-- EXERCISE DATA --
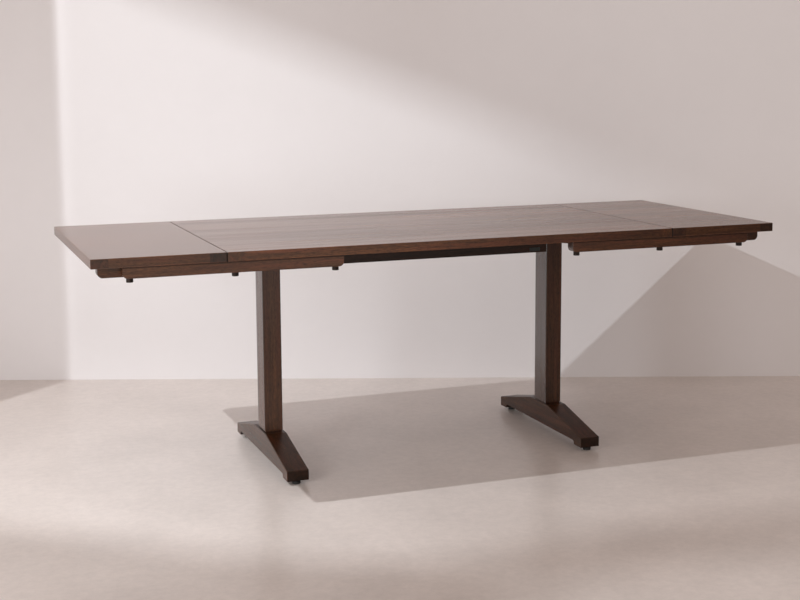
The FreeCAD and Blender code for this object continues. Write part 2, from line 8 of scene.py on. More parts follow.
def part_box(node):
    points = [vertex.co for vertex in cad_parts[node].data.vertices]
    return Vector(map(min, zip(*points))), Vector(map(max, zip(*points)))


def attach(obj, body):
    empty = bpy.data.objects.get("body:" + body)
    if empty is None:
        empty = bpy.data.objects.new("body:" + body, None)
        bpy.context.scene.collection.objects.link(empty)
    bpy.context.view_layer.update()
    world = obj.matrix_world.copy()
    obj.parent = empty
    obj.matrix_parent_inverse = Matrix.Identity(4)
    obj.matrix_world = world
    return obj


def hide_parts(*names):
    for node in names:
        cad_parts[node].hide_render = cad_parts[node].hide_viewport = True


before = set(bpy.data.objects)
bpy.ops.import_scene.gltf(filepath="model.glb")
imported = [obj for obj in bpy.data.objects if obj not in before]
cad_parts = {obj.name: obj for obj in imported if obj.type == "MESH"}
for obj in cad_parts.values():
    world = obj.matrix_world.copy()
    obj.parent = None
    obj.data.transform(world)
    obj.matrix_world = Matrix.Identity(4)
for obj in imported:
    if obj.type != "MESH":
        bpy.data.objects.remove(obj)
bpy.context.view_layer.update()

bl_info = {
    "name": "Extending Dining Table",
    "version": (1, 0, 0),
    "blender": (4, 5, 0),
    "location": "View3D > Sidebar > Dining Table",
    "description": "Finishes and details of a dining table with two end leaves",
    "category": "Object",
}

# Blender works in metres. X runs along the table, Y from its front to its back, and Z up.
MM = 0.001
SIDES = ("left", "right")
EDGES = ("front", "back")
CORNERS = [(side, edge) for side in SIDES for edge in EDGES]
# Corners of a mesh that differ less than this in height lie on one level.
LEVEL = 1.0 * MM
# Where the screws stand along a batten
BATTEN_SCREWS = (0.12, 0.5, 0.88)


def hex_colour(code):
    """An sRGB hex colour as the linear values that shaders take."""
    channels = [int(code[place:place + 2], 16) / 255 for place in (1, 3, 5)]
    return (*(c / 12.92 if c <= 0.04045 else ((c + 0.055) / 1.055) ** 2.4 for c in channels), 1.0)


def colour(code, name, description):
    """A colour property whose default is an sRGB hex colour."""
    return bpy.props.FloatVectorProperty(name=name, description=description, subtype="COLOR", size=4,
                                         min=0.0, max=1.0, default=hex_colour(code))


def length(metres, name, description):
    """A length property."""
    return bpy.props.FloatProperty(name=name, description=description, default=metres, unit="LENGTH",
                                   precision=5, min=0.0)


def share(number, name, description):
    """A property from 0 to 1."""
    return bpy.props.FloatProperty(name=name, description=description, default=number, subtype="FACTOR",
                                   min=0.0, max=1.0)


def place(metres, name, description):
    """A property for a place in the room."""
    return bpy.props.FloatVectorProperty(name=name, description=description, default=metres,
                                         subtype="TRANSLATION", size=3)


class OakFinish(bpy.types.PropertyGroup):
    """Stain, grain and lacquer of all the oak."""

    stain: colour("#54331c", "Stain", "Smoked brown of the face grain")
    stain_deep: colour("#2e1a0e", "Deep stain", "Late wood, which takes the stain darkest")
    stain_warm: colour("#59301f", "Warm stain", "Redder patches in the wood")
    pore: colour("#140b07", "Pores", "Stain that has settled in the open pores")
    sway_width: length(1 / 9, "Sway width", "Across one slow bend of the year rings")
    ring_spacing: length(3.4 * MM, "Ring spacing", "Between year rings across the face")
    streak_width: length(1 / 240, "Streak width", "Across a dark streak")
    band_width: length(1 / 60, "Band width", "Across a redder or lighter band")
    film_width: length(1 / 20, "Film width", "Across a stretch where the lacquer lies thicker")
    fleck_width: length(4.0 * MM, "Fleck width", "Across a ray fleck")
    fleck_length: length(14 * MM, "Fleck length", "Along a ray fleck")
    pore_width: length(0.9 * MM, "Pore width", "Across an open pore, drawn coarser than the real 0.3 mm")
    pore_length: length(16 * MM, "Pore length", "Along an open pore")
    stave_width: length(71 * MM, "Stave width", "Between the glue lines of a board")
    seam_place: length(738.6 * MM, "Seam place", "Middle of the table to the middle of a seam")
    # Painted shade: a seam's strip is painted darker and duller, for the shade in the gap between the boards
    seam_shade: length(2.2 * MM, "Seam shade", "Wear and dust to either side of a seam")
    # Painted shade: bearers and battens are painted darker just below the boards, where the overhang shades
    # them
    corner_shade: length(7.0 * MM, "Corner shade", "Dark stain below the boards on bearers and battens")
    end_grain: share(0.5, "End grain", "Brightness left where the grain runs out of a face")
    wood_roughness: share(0.42, "Wood roughness", "Under the lacquer")
    lacquer_roughness: share(0.24, "Lacquer roughness", "Satin")


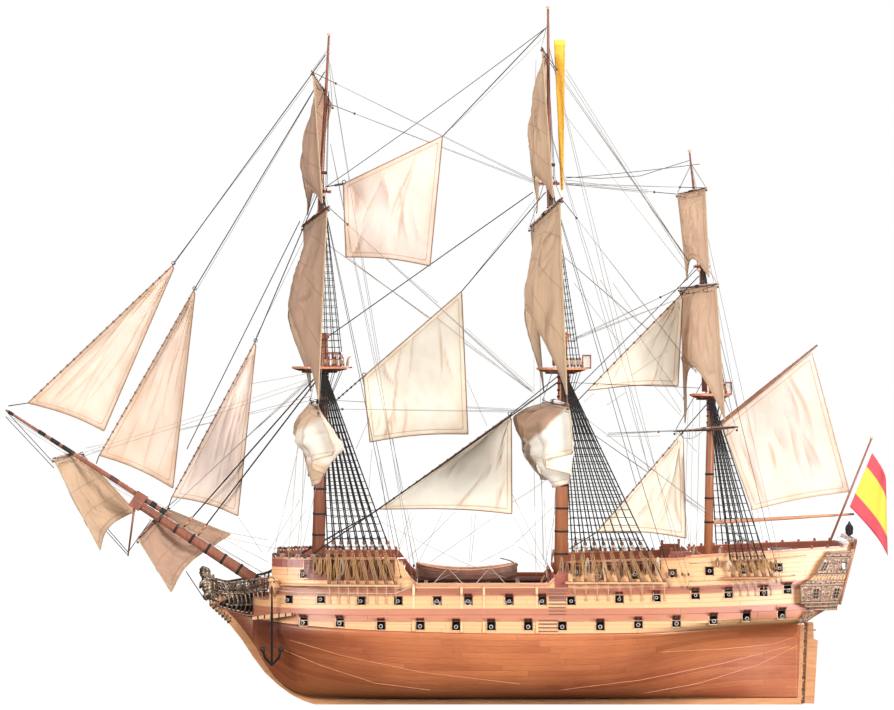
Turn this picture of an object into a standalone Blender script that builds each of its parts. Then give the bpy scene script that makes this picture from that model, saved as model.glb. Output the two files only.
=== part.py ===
"""Wooden display model of a three-masted tall ship, a two-deck ship of the line with her sails set.

Frame: +Z up, the bow towards -X, the port side towards -Y. The origin is on the underside of the
keel, midway between the two places where a stand holds it. Lengths below are in millimetres, and MM
turns them into Blender's metres.
"""

import math

import bmesh
import bpy
from mathutils import Vector

MM = 0.001
SEAT = 0.3  # clearance between a piece and what carries it

# Keel, stem and sternpost
KEEL_HALF_WIDTH = 3.0
KEEL_DEPTH = 6.4
STEM_FOOT_X = -214.0  # where the rabbet leaves the level keel
STEM_RABBET_X = -291.0  # where the rabbet stands upright
STEM_RISE = 57.6  # height of the rabbet's curved stretch
POST_X = 253.0  # fore side of the sternpost at the heel
POST_THICK = 5.6
POST_HEAD_Z = 80.0

# Hull form
HALF_BEAM = 75.0
BEAM_Z = 78.0
BOW_LENGTH = 150.0  # from the stem to the full beam
RUN_START_X = 90.0  # where the sides begin to close towards the stern
STERN_NARROWING = 25.0
TUMBLEHOME = 23.0  # at forecastle height amidships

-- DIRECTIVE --
Copy the material above, line for line.

-- REPLY TO THE TASK --
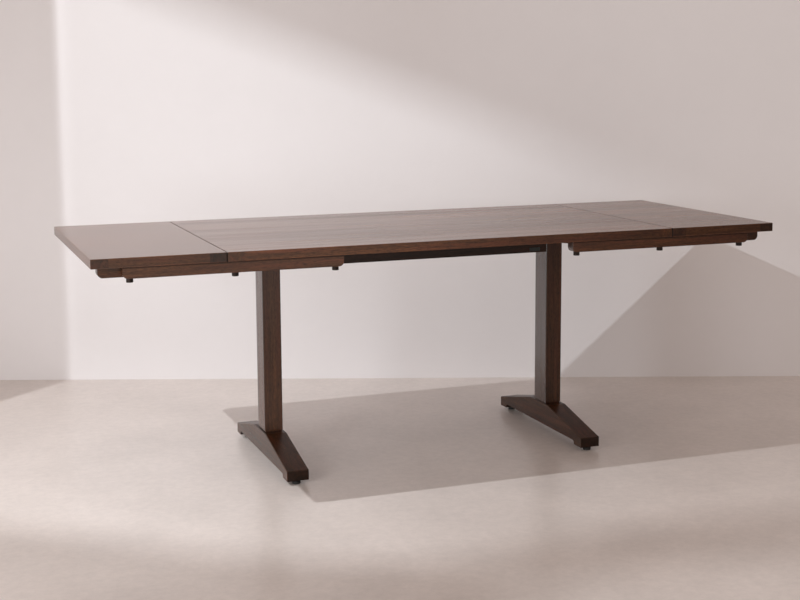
The FreeCAD and Blender code for this object continues. Write part 2, from line 8 of scene.py on. More parts follow.
def part_box(node):
    points = [vertex.co for vertex in cad_parts[node].data.vertices]
    return Vector(map(min, zip(*points))), Vector(map(max, zip(*points)))


def attach(obj, body):
    empty = bpy.data.objects.get("body:" + body)
    if empty is None:
        empty = bpy.data.objects.new("body:" + body, None)
        bpy.context.scene.collection.objects.link(empty)
    bpy.context.view_layer.update()
    world = obj.matrix_world.copy()
    obj.parent = empty
    obj.matrix_parent_inverse = Matrix.Identity(4)
    obj.matrix_world = world
    return obj


def hide_parts(*names):
    for node in names:
        cad_parts[node].hide_render = cad_parts[node].hide_viewport = True


before = set(bpy.data.objects)
bpy.ops.import_scene.gltf(filepath="model.glb")
imported = [obj for obj in bpy.data.objects if obj not in before]
cad_parts = {obj.name: obj for obj in imported if obj.type == "MESH"}
for obj in cad_parts.values():
    world = obj.matrix_world.copy()
    obj.parent = None
    obj.data.transform(world)
    obj.matrix_world = Matrix.Identity(4)
for obj in imported:
    if obj.type != "MESH":
        bpy.data.objects.remove(obj)
bpy.context.view_layer.update()

bl_info = {
    "name": "Extending Dining Table",
    "version": (1, 0, 0),
    "blender": (4, 5, 0),
    "location": "View3D > Sidebar > Dining Table",
    "description": "Finishes and details of a dining table with two end leaves",
    "category": "Object",
}

# Blender works in metres. X runs along the table, Y from its front to its back, and Z up.
MM = 0.001
SIDES = ("left", "right")
EDGES = ("front", "back")
CORNERS = [(side, edge) for side in SIDES for edge in EDGES]
# Corners of a mesh that differ less than this in height lie on one level.
LEVEL = 1.0 * MM
# Where the screws stand along a batten
BATTEN_SCREWS = (0.12, 0.5, 0.88)


def hex_colour(code):
    """An sRGB hex colour as the linear values that shaders take."""
    channels = [int(code[place:place + 2], 16) / 255 for place in (1, 3, 5)]
    return (*(c / 12.92 if c <= 0.04045 else ((c + 0.055) / 1.055) ** 2.4 for c in channels), 1.0)


def colour(code, name, description):
    """A colour property whose default is an sRGB hex colour."""
    return bpy.props.FloatVectorProperty(name=name, description=description, subtype="COLOR", size=4,
                                         min=0.0, max=1.0, default=hex_colour(code))


def length(metres, name, description):
    """A length property."""
    return bpy.props.FloatProperty(name=name, description=description, default=metres, unit="LENGTH",
                                   precision=5, min=0.0)


def share(number, name, description):
    """A property from 0 to 1."""
    return bpy.props.FloatProperty(name=name, description=description, default=number, subtype="FACTOR",
                                   min=0.0, max=1.0)


def place(metres, name, description):
    """A property for a place in the room."""
    return bpy.props.FloatVectorProperty(name=name, description=description, default=metres,
                                         subtype="TRANSLATION", size=3)


class OakFinish(bpy.types.PropertyGroup):
    """Stain, grain and lacquer of all the oak."""

    stain: colour("#54331c", "Stain", "Smoked brown of the face grain")
    stain_deep: colour("#2e1a0e", "Deep stain", "Late wood, which takes the stain darkest")
    stain_warm: colour("#59301f", "Warm stain", "Redder patches in the wood")
    pore: colour("#140b07", "Pores", "Stain that has settled in the open pores")
    sway_width: length(1 / 9, "Sway width", "Across one slow bend of the year rings")
    ring_spacing: length(3.4 * MM, "Ring spacing", "Between year rings across the face")
    streak_width: length(1 / 240, "Streak width", "Across a dark streak")
    band_width: length(1 / 60, "Band width", "Across a redder or lighter band")
    film_width: length(1 / 20, "Film width", "Across a stretch where the lacquer lies thicker")
    fleck_width: length(4.0 * MM, "Fleck width", "Across a ray fleck")
    fleck_length: length(14 * MM, "Fleck length", "Along a ray fleck")
    pore_width: length(0.9 * MM, "Pore width", "Across an open pore, drawn coarser than the real 0.3 mm")
    pore_length: length(16 * MM, "Pore length", "Along an open pore")
    stave_width: length(71 * MM, "Stave width", "Between the glue lines of a board")
    seam_place: length(738.6 * MM, "Seam place", "Middle of the table to the middle of a seam")
    # Painted shade: a seam's strip is painted darker and duller, for the shade in the gap between the boards
    seam_shade: length(2.2 * MM, "Seam shade", "Wear and dust to either side of a seam")
    # Painted shade: bearers and battens are painted darker just below the boards, where the overhang shades
    # them
    corner_shade: length(7.0 * MM, "Corner shade", "Dark stain below the boards on bearers and battens")
    end_grain: share(0.5, "End grain", "Brightness left where the grain runs out of a face")
    wood_roughness: share(0.42, "Wood roughness", "Under the lacquer")
    lacquer_roughness: share(0.24, "Lacquer roughness", "Satin")


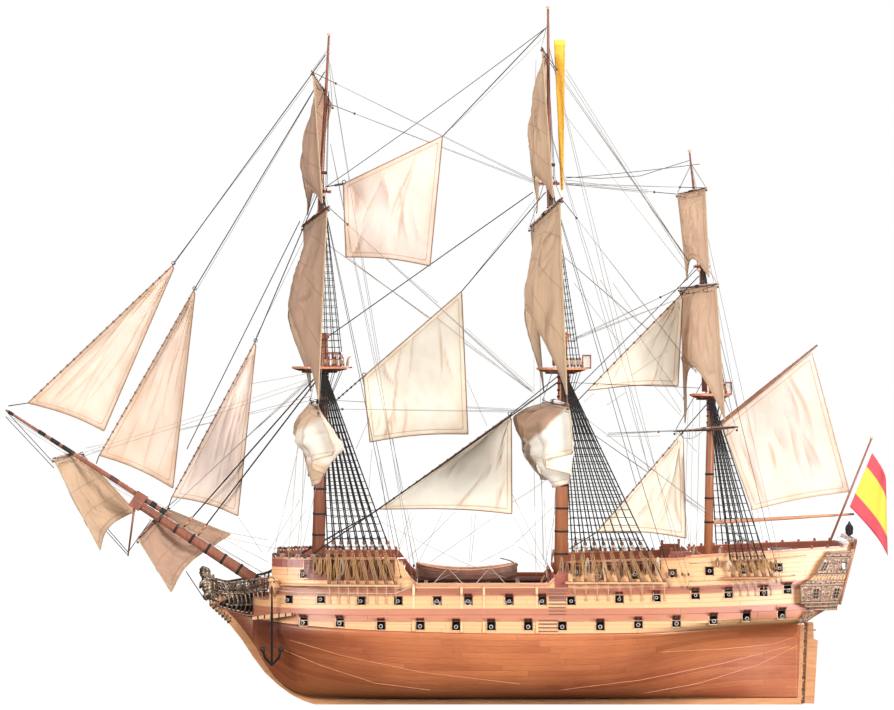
Turn this picture of an object into a standalone Blender script that builds each of its parts. Then give the bpy scene script that makes this picture from that model, saved as model.glb. Output the two files only.
=== part.py ===
"""Wooden display model of a three-masted tall ship, a two-deck ship of the line with her sails set.

Frame: +Z up, the bow towards -X, the port side towards -Y. The origin is on the underside of the
keel, midway between the two places where a stand holds it. Lengths below are in millimetres, and MM
turns them into Blender's metres.
"""

import math

import bmesh
import bpy
from mathutils import Vector

MM = 0.001
SEAT = 0.3  # clearance between a piece and what carries it

# Keel, stem and sternpost
KEEL_HALF_WIDTH = 3.0
KEEL_DEPTH = 6.4
STEM_FOOT_X = -214.0  # where the rabbet leaves the level keel
STEM_RABBET_X = -291.0  # where the rabbet stands upright
STEM_RISE = 57.6  # height of the rabbet's curved stretch
POST_X = 253.0  # fore side of the sternpost at the heel
POST_THICK = 5.6
POST_HEAD_Z = 80.0

# Hull form
HALF_BEAM = 75.0
BEAM_Z = 78.0
BOW_LENGTH = 150.0  # from the stem to the full beam
RUN_START_X = 90.0  # where the sides begin to close towards the stern
STERN_NARROWING = 25.0
TUMBLEHOME = 23.0  # at forecastle height amidships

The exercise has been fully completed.